In 1982 the agreement was signed between the Indian Govt and SMC and MUL was finally born. Within thirteen months of its inception, MUL launched the Maruti 800, a 796 cc hatchback model car. The legend goes that the then Prime minister of India, Indira Gandhi herself handed over the keys to the first customer, Mr Harpal Singh. Twenty five years later, he still uses the same car. Between the years 1973 to 1983, the Indian car market had seen a total sale of 35 000 vehicles. Maruti 800 was to completely revolutionise this market reaching a total production of 1 million vehicles within March 1994. Again in 1984, the Omni was launched and was an instant success. Convenient and spacious, it was exactly what the up and coming business class in India wanted. This was followed by the launch of the Gypsy the next year. India’s first off road vehicle, it is still the best to do the Himalayan rally, ‘Raid de Himalaya’.
1987 marked a very special year for both Maruti as well as our nation with the export of a first lot of 500 cars to Hungary. One can almost feel the jubilation that the workers of MUL must have felt in gaining acceptance in Europe, the very Mecca of automotive engineering. 1992 was a year of major overhaul in MUL with Suzuki increasing its shares to 50 %. The next major milestone in the story of this brand is the launch of Maruti Zen. The following years saw the launch of the Esteem, crossing of the two million mark as well as the launch of Maruti Service Master as a model workshop. Things continued pretty much in the same vein until the year 1999.
This was the year Hyundai and Daewoo arrived with their flagship brands Santro and Matiz and suddenly Maruti was under siege. Further trouble came in the form of Telco, India’s second largest automobile maker who challenged Maruti for non compliance with Euro2 emission norms. A besieged MUL reported a loss of 269 crores in 2000. But Maruti came back, with a vengeance. Suzuki responded aggressively to Telco’s allegations and out came the newer, zippier 800 fully compliant with all norms. This was followed by the launch of Maruti Alto as well as the Institute of Driving Training & Research (IDTR) in Delhi. 2001 saw a nice, tidy little profit of Rs 104.5 crores. To round things of nicely, three more branches were launched, Maruti True Value where customers could obtain genuine spare parts, Maruti Finance and Maruti Insurance. The cherry on top of the gorgeously iced cake that was 2000 was definitely the launch of Versa.

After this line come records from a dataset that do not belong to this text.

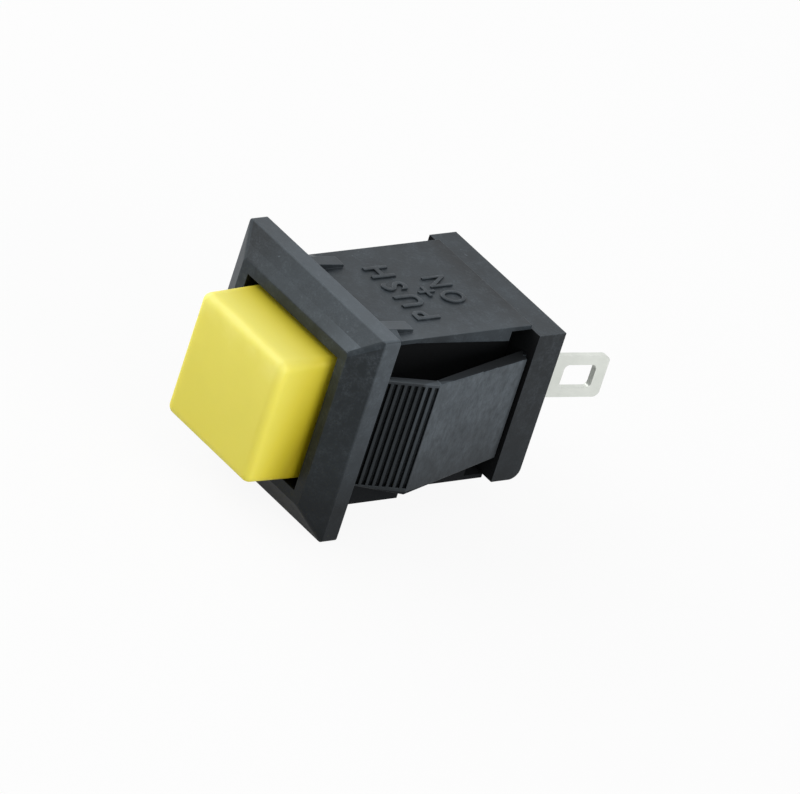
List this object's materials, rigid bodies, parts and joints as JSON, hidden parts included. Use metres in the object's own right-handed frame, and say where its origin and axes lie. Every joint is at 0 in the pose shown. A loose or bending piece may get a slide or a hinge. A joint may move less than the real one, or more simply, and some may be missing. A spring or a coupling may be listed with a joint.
{
  "type": "push-button switch",
  "caption": "Square momentary push-button switch that snaps into a panel, with a coloured cap, ridged snap wings and solder lugs at the rear.",
  "frame": {"origin": "centre of the bezel's back plane, which seats on the panel's front face", "axes": "+Y into the panel, along the body to the terminals; +Z towards the lettered face; +X to the right seen from the button's side"},
  "size_m": [0.0152, 0.0269, 0.0148],
  "materials": {
    "housing": "fine-textured black nylon moulding",
    "button_cap": "satin yellow moulding",
    "plunger": "natural nylon",
    "retaining_washer": "plain spring steel",
    "return_spring": "drawn spring wire",
    "contact_spring": "drawn spring wire",
    "contact_bridge": "rolled brass strip",
    "contacts": "silver rivet",
    "terminals": "dull tin-plated brass sheet",
    "base_plate": "black nylon moulding"
  },
  "bodies": {
    "switch_body": {"housing": "housing", "base_plate": "base_plate", "terminal_left": "terminals", "terminal_right": "terminals", "fixed_contact_left": "contacts", "fixed_contact_right": "contacts", "return_spring": "return_spring"},
    "button": {"button_cap": "button_cap", "plunger": "plunger", "retaining_washer": "retaining_washer", "contact_spring": "contact_spring"},
    "bridge": {"contact_bridge": "contact_bridge", "bridge_contact_left": "contacts", "bridge_contact_right": "contacts"}
  },
  "joints": [
    {"name": "button_press", "type": "slide", "parent": "switch_body", "child": "button", "axis": [0, 1, 0], "range_m": [0, 0.002], "stiffness_N_per_m": 900, "springref_m": -0.0012, "deforming": ["return_spring"]},
    {"name": "bridge_follow", "type": "slide", "parent": "button", "child": "bridge", "axis": [0, 1, 0], "range_m": [-0.0008, 0], "deforming": ["contact_spring"]}
  ],
  "couplings": [
    {"joint": "bridge_follow", "follows": "button_press", "ratio": -0.4}
  ]
}
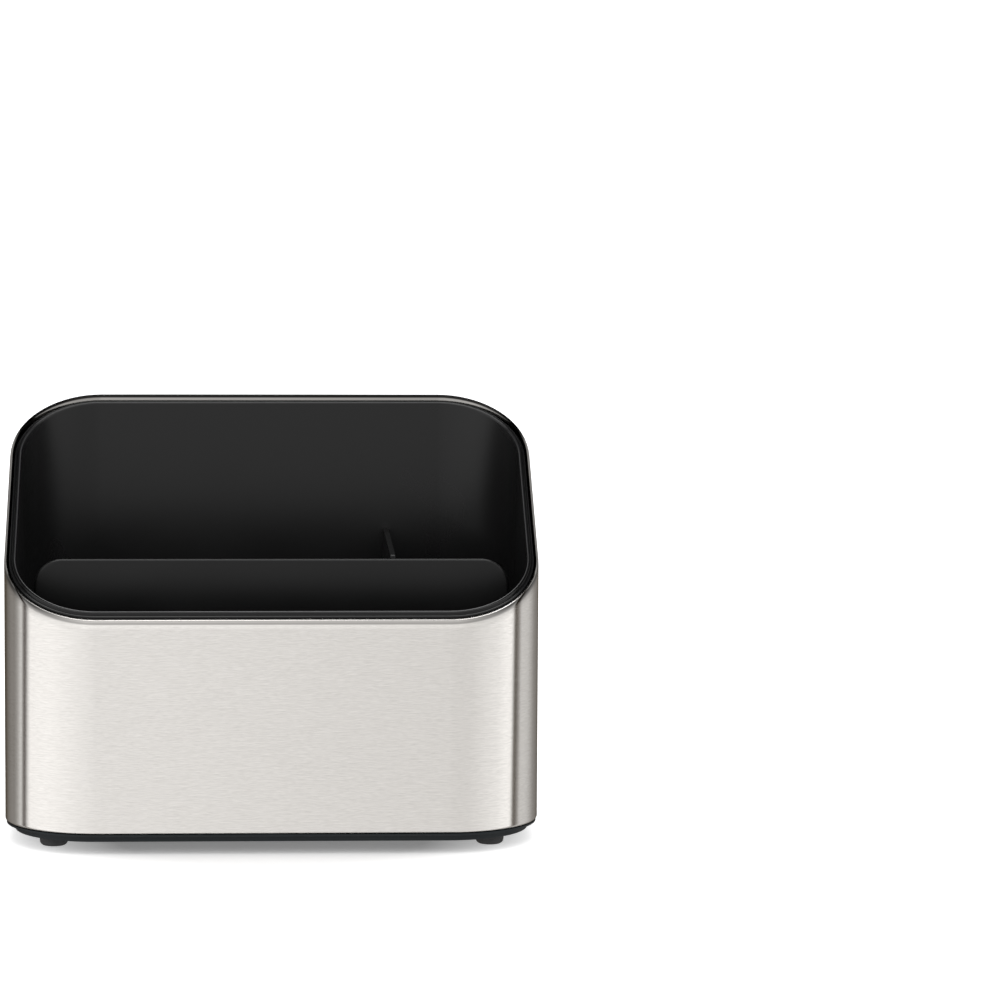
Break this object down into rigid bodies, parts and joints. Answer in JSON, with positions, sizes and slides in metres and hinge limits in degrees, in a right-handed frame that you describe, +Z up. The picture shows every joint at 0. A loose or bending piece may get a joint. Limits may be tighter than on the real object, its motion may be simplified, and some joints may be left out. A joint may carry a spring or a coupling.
{
  "type": "sink caddy",
  "caption": "Sink caddy: brushed steel sleeve with a rim sloping up to the back round a black lift-out tub, parted by a cross divider and a side partition, on round rubber feet",
  "frame": {"origin": "on the floor under the middle of the caddy, in the plane of its feet", "axes": "+X to the right seen from the front, along the caddy's length; the front, with the low side of the rim, faces -Y; +Z up"},
  "size_m": [0.196, 0.125, 0.155],
  "materials": {
    "brushed_steel": "horizontally brushed stainless steel, with a brighter polished lip",
    "slate_plastic": "fine matt, dark slate",
    "tray_plastic": "matt black",
    "foot_rubber": "matt dark grey rubber",
    "screw_zinc": "zinc-plated steel screw",
    "tub_plastic": "satin black",
    "divider_plastic": "satin black",
    "partition_plastic": "satin black"
  },
  "bodies": {
    "stand": {"outer_sleeve": "brushed_steel", "base_plate": "slate_plastic", "clamp_tray": "tray_plastic", "foot_front_left": "foot_rubber", "foot_front_right": "foot_rubber", "foot_rear_left": "foot_rubber", "foot_rear_right": "foot_rubber", "screw_front_left": "screw_zinc", "screw_front_right": "screw_zinc", "screw_rear_left": "screw_zinc", "screw_rear_right": "screw_zinc"},
    "tub": {"inner_tub": "tub_plastic"},
    "divider": {"sponge_divider": "divider_plastic"},
    "partition": {"brush_partition": "partition_plastic"}
  },
  "joints": [
    {"name": "tub_lift", "type": "slide", "parent": "stand", "child": "tub", "axis": [0, 0, 1], "range_m": [0, 0.145]},
    {"name": "divider_lift", "type": "slide", "parent": "tub", "child": "divider", "axis": [0, 0, 1], "range_m": [0, 0.1]},
    {"name": "partition_lift", "type": "slide", "parent": "tub", "child": "partition", "axis": [0, 0, 1], "range_m": [0, 0.14]}
  ]
}
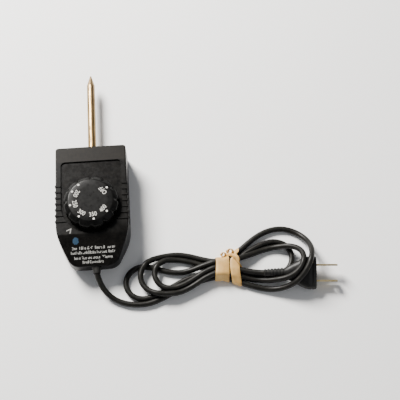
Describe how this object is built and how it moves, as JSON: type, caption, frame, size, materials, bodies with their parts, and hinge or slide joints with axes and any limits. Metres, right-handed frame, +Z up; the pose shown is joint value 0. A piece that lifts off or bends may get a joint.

In 2002 the Indian govt divested the rest of its shares in MUL and SMC acquired a majority stake of 54.2%.The following year, the company was listed in the BSE and NSE, and saw the IPO issue being oversubscribed 11.2 times. The following years saw the launch of the redesigned versions of Zen and Esteem as well as the launch of Swift, WagonR and Estilo. 2007 was again a trademark year, with the launch of three new brands – Swift diesel, SX4 and Grand Vitara, start of a new plant in Haryana and the official transition of Maruti Udyog Limited to Maruti Suzuki India Limited.
2008 saw the premiere of the concept car A star as well as the launch of Dzire. This year saw the company featuring among the world’s 200 most reputed companies as well as coming fourth in the passenger car sector. It would also be the ninth year running when the brand received the JD Power customer satisfaction award. This year would also, (phew!!!!) mark the sale of 7.5 million units of Maruti cars. 2009 would prove to be no less important to Maruti with Swift becoming the fastest car to cross the 3 lakh limit as well as the launch of their 50th driving school. 2008 – 2009 would also see the highest number of exports in the history of the brand. What more is there to be said?
So, what does the future hold??? The future holds nothing but wings for Maruti and it’s a sure bet that this brand will continue to soar. Makes a good equity investment tip too!